E’ stato pubblicato stamattina il rapporto dell’Istituto Nazionale di Statistica (Istat) relativo ai dati sull’Economia non osservata nei conti nazionali per l’anno 2018.
I dati Istat sull’economia non osservata
Nel 2018 l’economia non osservata, sommersa e da attività illegali, vale poco più di 211 miliardi di euro (-3 miliardi), l’11,9% del Pil.

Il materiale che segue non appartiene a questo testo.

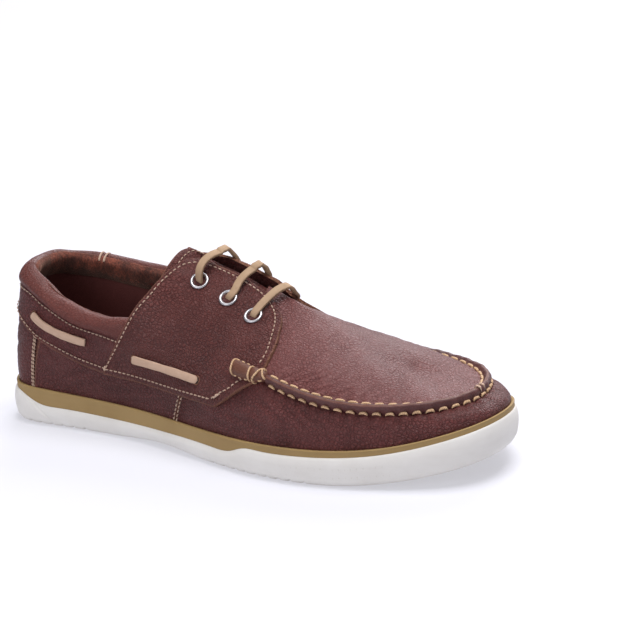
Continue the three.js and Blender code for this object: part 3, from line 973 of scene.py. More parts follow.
@dataclass(frozen=True)
class Leather:
    """Pebbled brown leather, paler where it is cut, with painted highlight on its raised spots and painted shade in
    its dents and creases.
    """

    name: str
    deep: Colour = (0.038, 0.0062, 0.0055)
    light: Colour = (0.172, 0.040, 0.036)
    raw: Colour = (0.20, 0.082, 0.048)
    pebble: float = 1.9
    relief: float = 0.8
    rough: float = 0.42
    coat: float = 0.06

    def make(self) -> bpy.types.Material:
        """Cells of a warped Voronoi are the pebbles, their borders the valleys; slow noise makes the grain stronger in
        some places. Cut edges shift the colour paler; the dent mark lightens raised spots as painted highlight and
        darkens dents and creases as painted shade.

        Returns:
            The material.
        """
        g = Graph(self.name)
        at = g.coords()
        warped = g.warp(at, 420, 0.0011)
        cell = g.node("ShaderNodeTexVoronoi", {"feature": "DISTANCE_TO_EDGE"},
                      {"Vector": warped, "Scale": 1000 / self.pebble})
        valley = 1.0 - cell.step(0.0, 0.24)
        small = g.node("ShaderNodeTexVoronoi", {"feature": "DISTANCE_TO_EDGE"},
                       {"Vector": warped, "Scale": 2300 / self.pebble})
        fine_valley = 1.0 - small.step(0.0, 0.3)
        patch = g.noise(at, 34, 3.0, 0.55).step(0.34, 0.66)
        broad = g.noise(at, 17, 3.0, 0.6).step(0.25, 0.75)
        mottle = g.noise(at, 160, 4.0, 0.6)
        fine = g.noise(at, 3200, 2.0, 0.6)
        grain = valley * (0.45 + 0.55 * patch) + 0.4 * fine_valley
        pull = g.noise(g.stretch(warped, (260.0, 700.0, 260.0), (0.0, 0.0, 0.5)), 1.0, 3.0, 0.6)
        height = 1.0 - grain + 0.12 * fine + 0.5 * mottle + 0.5 * pull
        # painted light: the relief height in the dent mark lightens raised spots and darkens dents and creases
        dent = g.mark("dent")
        high = (0.5 + 0.9 * dent).clamp()
        tone = (0.2 + 0.3 * broad + 0.26 * mottle + 0.3 * high - 0.34 * grain).clamp()
        colour = g.blend(tone, self.deep, self.light)
        raw = (g.mark("raw") * (0.75 + 0.5 * mottle)).clamp()
        colour = g.blend(raw, colour, self.raw)
        rough = self.rough + 0.12 * grain + 0.1 * broad + 0.25 * raw - 0.06
        return g.dress(Base_Color=colour, Roughness=rough, Normal=g.bump(height, self.relief / 1000, 0.9),
                       Coat_Weight=self.coat, Coat_Roughness=0.3, Specular_IOR_Level=0.32)


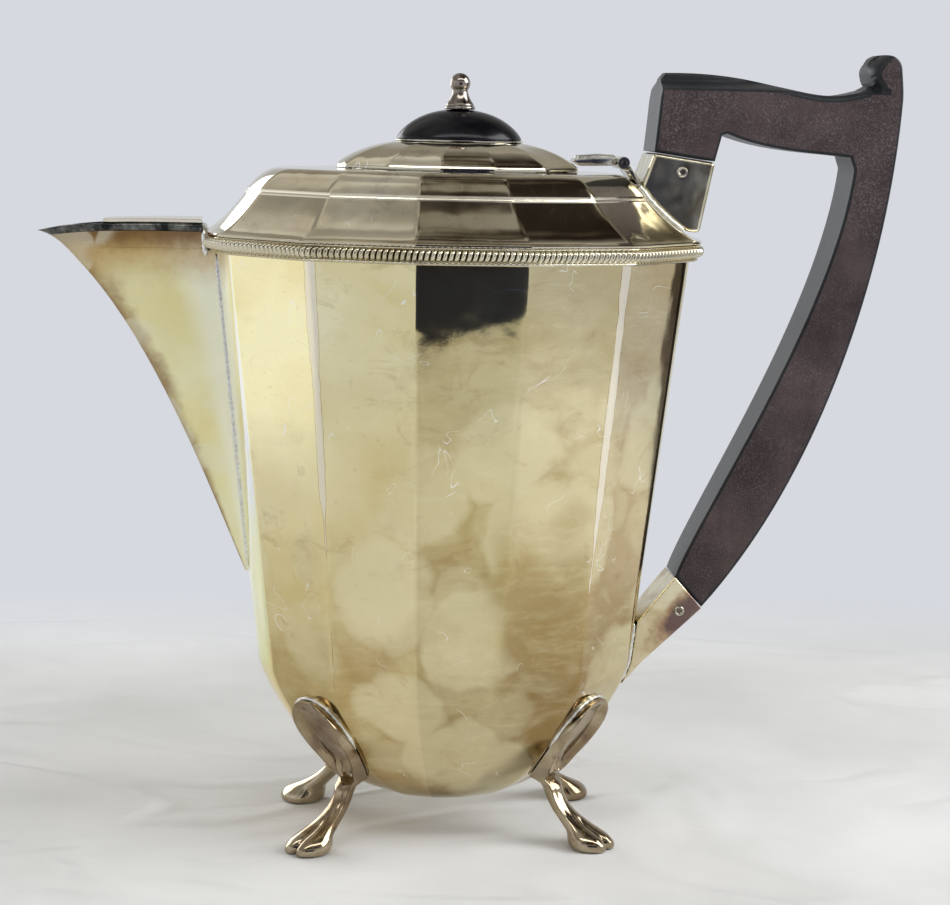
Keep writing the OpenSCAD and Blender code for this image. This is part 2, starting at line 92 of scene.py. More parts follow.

Sempre nel 2018 il valore aggiunto generato dall’economia non osservata, ovvero dalla somma di economia sommersa e attività illegali, si è attestato a poco più di 211 miliardi di euro (erano 213,9 nel 2017), in flessione dell’1,3% rispetto all’anno precedente e in controtendenza rispetto all’andamento del valore aggiunto, cresciuto del 2,2%.
Pil
L’incidenza dell’economia non osservata sul Pil si è di conseguenza ridotta di 0,4 punti percentuali, portandosi all’11,9%, confermando una tendenza alla discesa in atto dal 2014, quando si era registrato un picco del 13%.
Tale andamento – ha spiegato l’Istat – si deve alla diminuzione del valore aggiunto sommerso da sotto-dichiarazione (-2,9 miliardi di euro rispetto al 2017) e da utilizzo di input di lavoro irregolare (-1,7 miliardi) mentre risultano in crescita le altre componenti residuali (+1,4 miliardi).
Economia illegale
Rispetto al 2017 si osserva una lieve variazione del peso relativo delle diverse componenti dell’economia non osservata: a una riduzione delle quote ascrivibili alla sotto-dichiarazione (dal 46,0% al 45,3%) e all’utilizzo di input di lavoro irregolare (dal 37,5% al 37,2%), fa fronte un incremento di quelle riconducibili alle altre componenti del sommerso (dal 7,6% all’8,3%) e all’economia illegale (dall’8,8%al 9,1%).
L’economia illegale ha segnato un aumento contenuto in valore assoluto, con un’incidenza che è rimasta ferma all’1,1%.
Irregolari
Le unità di lavoro irregolari nel 2018 sono state 3 milioni 652 mila, in calo di 48 mila unità rispetto al 2017.
Nel 2018 il calo del lavoro irregolare è stato pari all’1,3%, con la componente del lavoro non regolare dipendente che scende dell’1,4% (-39 mila unità), e quella indipendente che si riduce dello 0,9% (-9 mila unità).
L’incidenza del lavoro irregolare registra un calo diffuso in tutti i settori di attività economica ad eccezione dell’Agricoltura, dove si rileva un incremento di 0,4 punti percentuali (da 18,4% del 2017 al 18,8%).
L’incidenza è più rilevante nel terziario (16,4%) e raggiunge livelli particolarmente elevati nel comparto degli Altri servizi alle persone (46,9%) dove si concentra la domanda di prestazione lavorative non regolari da parte delle famiglie. Molto significativa risulta la presenza di lavoratori irregolari anche in Agricoltura (18,8%), nelle Costruzioni (17,3%) e nel Commercio, trasporti, alloggio e ristorazione (15,5%).
In termini assoluti, nel comparto del Commercio, trasporti, alloggio e ristorazione e in quello degli Altri servizi alle persone sono impiegate il 60,8% del totale delle ULA non regolari (il 63,5% delle ULA dipendenti e il 53,6% delle ULA indipendenti).
Nell’Industria in senso stretto, dove la diffusione del lavoro irregolare è contenuta (7,4%), il comparto della Produzione di beni alimentari e di consumo presenta il tasso di irregolarità più elevato (9,2%).
Il confronto tra settori evidenzia che in Agricoltura l’incidenza del lavoro irregolare dipendente è quasi 5 volte superiore a quella del lavoro indipendente (rispettivamente 38,5% e 8,1%) mentre negli Altri servizi alle imprese e nel comparto Istruzione, sanità e assistenza sociale il tasso di irregolarità degli indipendenti è oltre il doppio di quello dei dipendenti.